Author and essayist Calvin Trillin is not sure he likes being called a humorist. “I’ve described myself as a humorist when I’ve put modesty aside,” says Trillin, 55, whose latest collection of pieces is called American Stories, “but calling yourself a humorist implies you’re actually succeeding, that people are actually laughing.” So the indefatigable Trillin offers an acceptable substitute. “People ask, ‘How should I introduce you?’ I say, ‘Something simple will do. Like, Not since Mark Twain …’ ”


Rapper Vanilla Ice admits that his relationship with his family, especially with mother Beth Mino, is a bit chilly. “I’m not real close to my mother,” says Ice, 22, who stars in the new movie Cool as Ice. “I’ve been on my own since I was 14, and I never had a father. I don’t talk to my mother more than once a month, to tell you the truth.

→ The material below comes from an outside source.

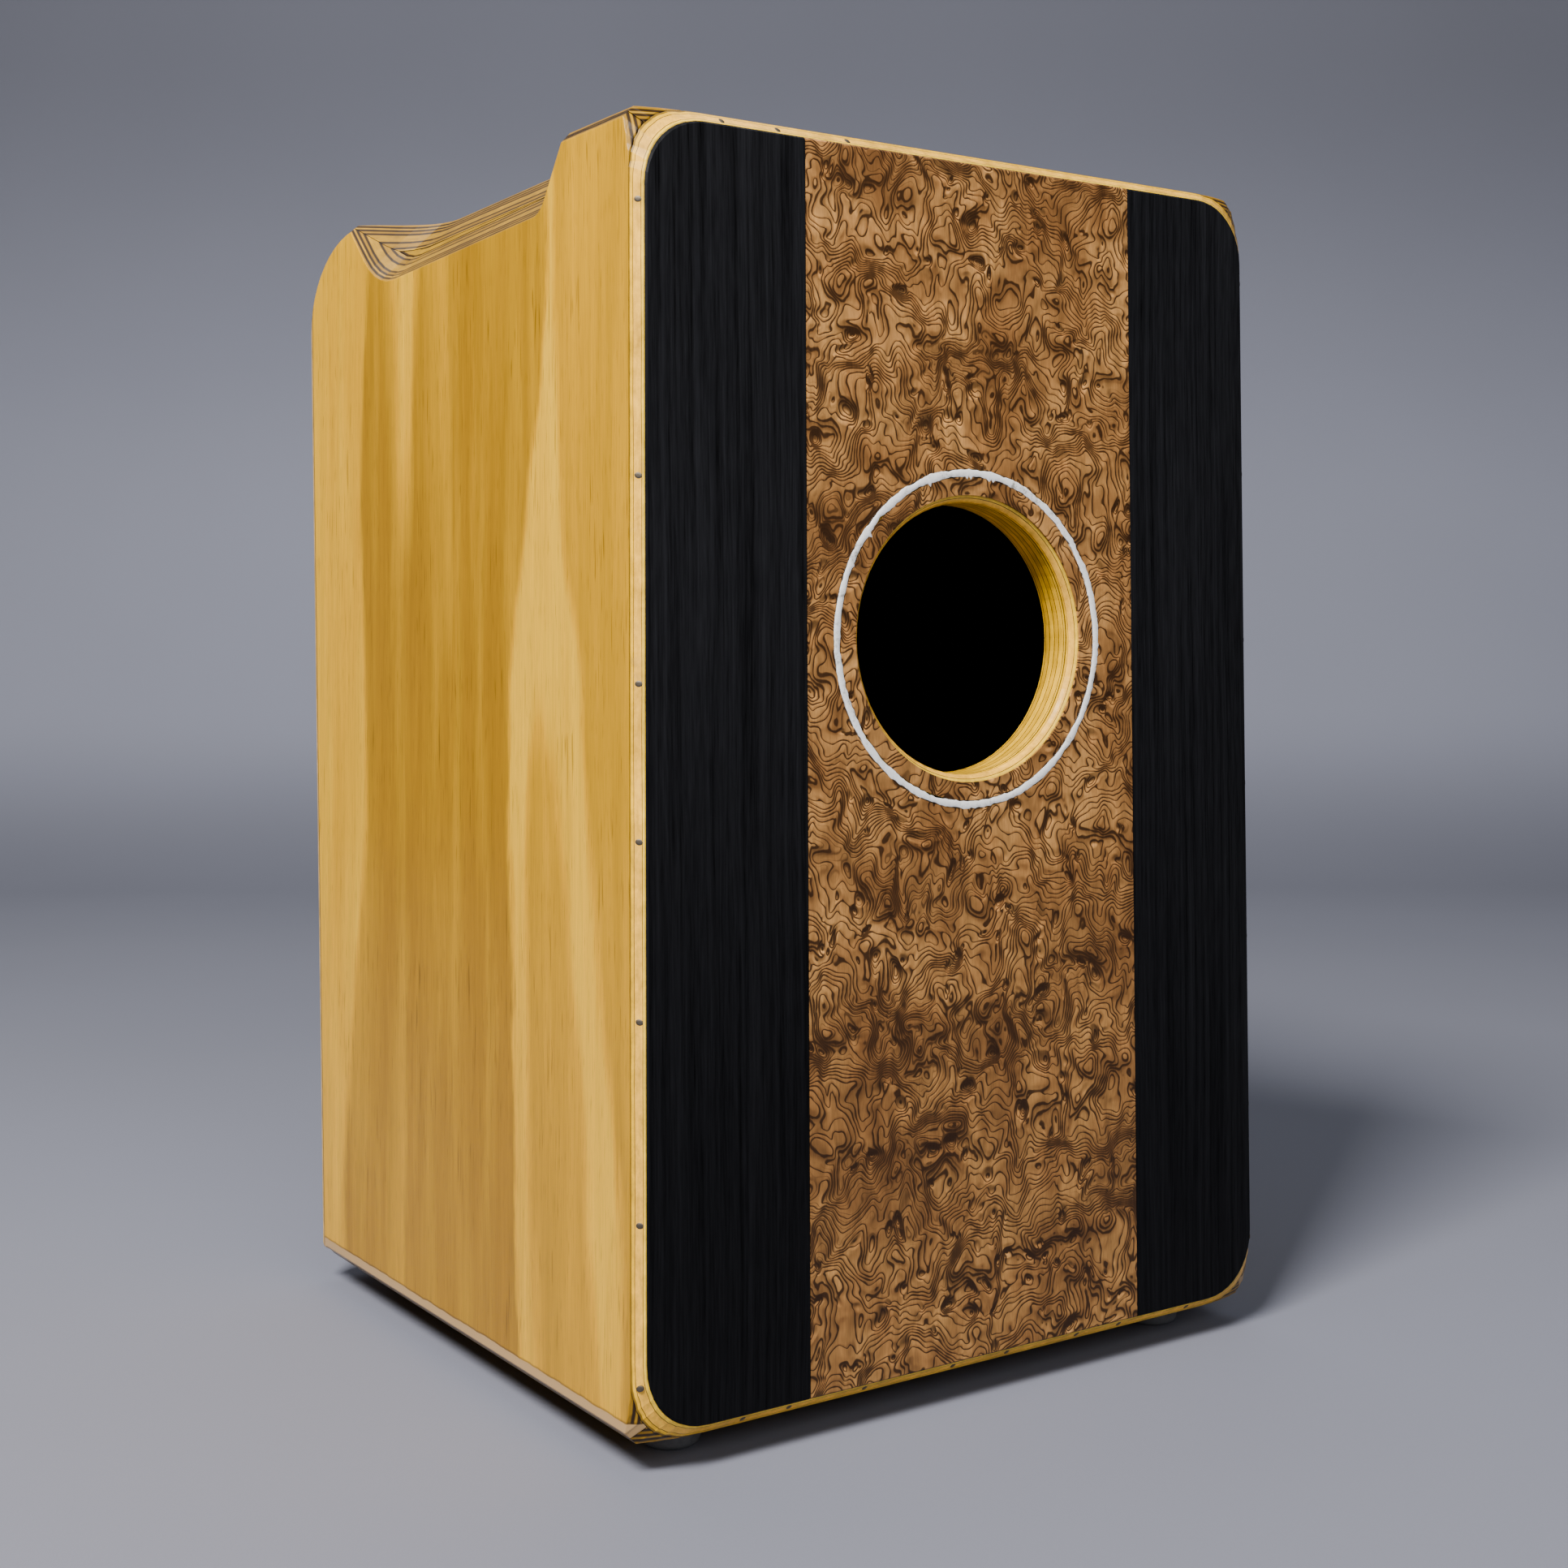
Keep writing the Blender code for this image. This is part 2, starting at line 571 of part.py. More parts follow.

Life doesn’t happen like it does on Leave It to Beaver.” Still, Ice says he has bought Mom a house and a BMW. “I bought my brother a house too,” he says. “I felt like buying those things because I’ve never been that family person they wanted me to be. I treated my mother very badly when I was a kid. I’m not proud about that.”


In a BBC radio interview recently broadcast in Great Britain, Sarah Ferguson, the Duchess of York, 32, was boldly unremorseful about traveling to Australia in 1988 to see her husband, Prince Andrew, leaving infant daughter Beatrice behind for six weeks. “I thought it was very important to go off and be with [Andrew] after nine months of being rather large with Beatrice.” On the avalanche of bad publicity that followed the trip, she added, “I didn’t even think about it. One day the children [including Princess Eugenie, 1] are going to fly the nest, and Andrew and I will be [left] together. I am devoted to my children, but it’s also important to remember that your husband is part of the family too. I would definitely do it again and again and again.”